Saturday, July 24, 2021

Bible Reflections I 25.07.2021- Sunday I Indraya Manna I

Ordinary Time - Week 17

Readings:  
            I - 2 Kings 4: 42-44
        II - Eph. 4: 1-6
       III - Jn. 6: 1-15
FROM EMPATHY TO EMANCIPATION 

There are two categories of people, one, empathise and evade and the second, empathise and emancipate.  The first category of people will sense, grasp and understand the situation but evade concretely responding to the situation.  The second category of people not only sense, grasp and understand the situation but involve and act responsibly to combat and conquer the situation.  Prophet Elijah in the first reading and Jesus the Prophet par excellence in the second reading belong to the second category of people.  The crowds neither expressed their hunger not asked for bread.  Moved with compassion and with the grace of God they were able to share twenty loaves and; five loaves and two fish respectively to their crowds with some left over as well.  Elijah and Jesus never stopped with being compassionate, they moved from mere empathy to emancipation, relieving the crowds from their hunger, solely because of the awareness of the truth that they are the children of one God and the Father.
 
In the second reading, St.
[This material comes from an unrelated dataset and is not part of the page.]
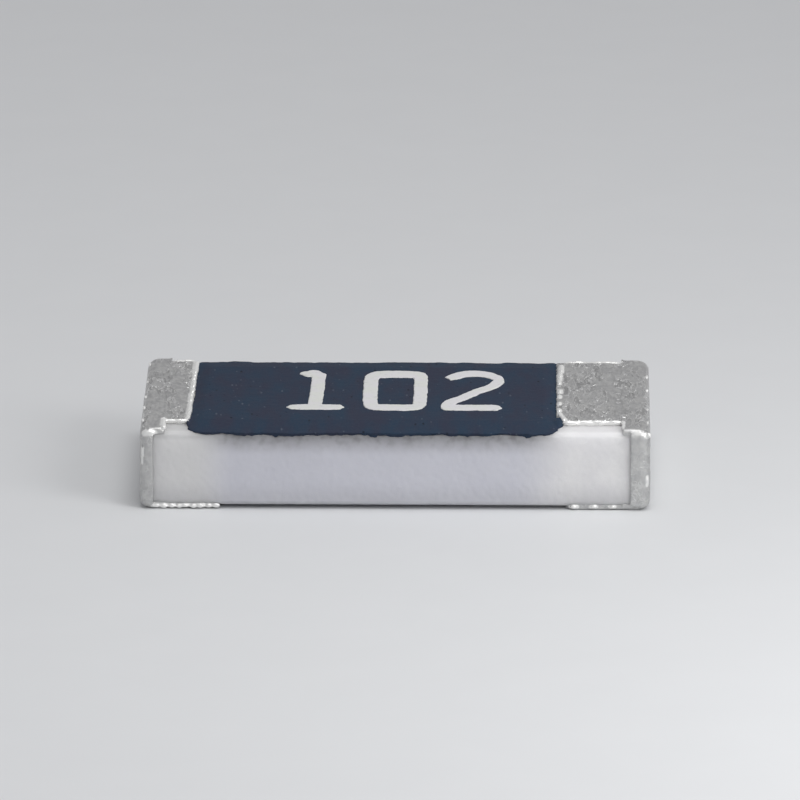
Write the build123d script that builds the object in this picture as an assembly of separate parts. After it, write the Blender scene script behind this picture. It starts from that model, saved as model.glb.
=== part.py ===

Paul in his letter to the Church at Ephesus exhorts the Christians to lead a life worthy of calling, holding fast to one Lord, one faith, one baptism, one God and Father of all.  We affirm this in our loving, caring, understanding, sharing and forbearing that results in compassion and empathy. God blesses every one of our step and effort towards liberation of the suffering humanity and sides us in emancipating the victim of suffering. Let us dare to fall into the second category of people though it is demanding, for that is the way of the Lord.  When we go beyond empathy and try to emancipate the other we too become Prophet Elijah and Lord Jesus in the midst of the suffering humanity. May our mind resonate with the prayer: “Lord Jesus lead me from mere empathy to emancipation”.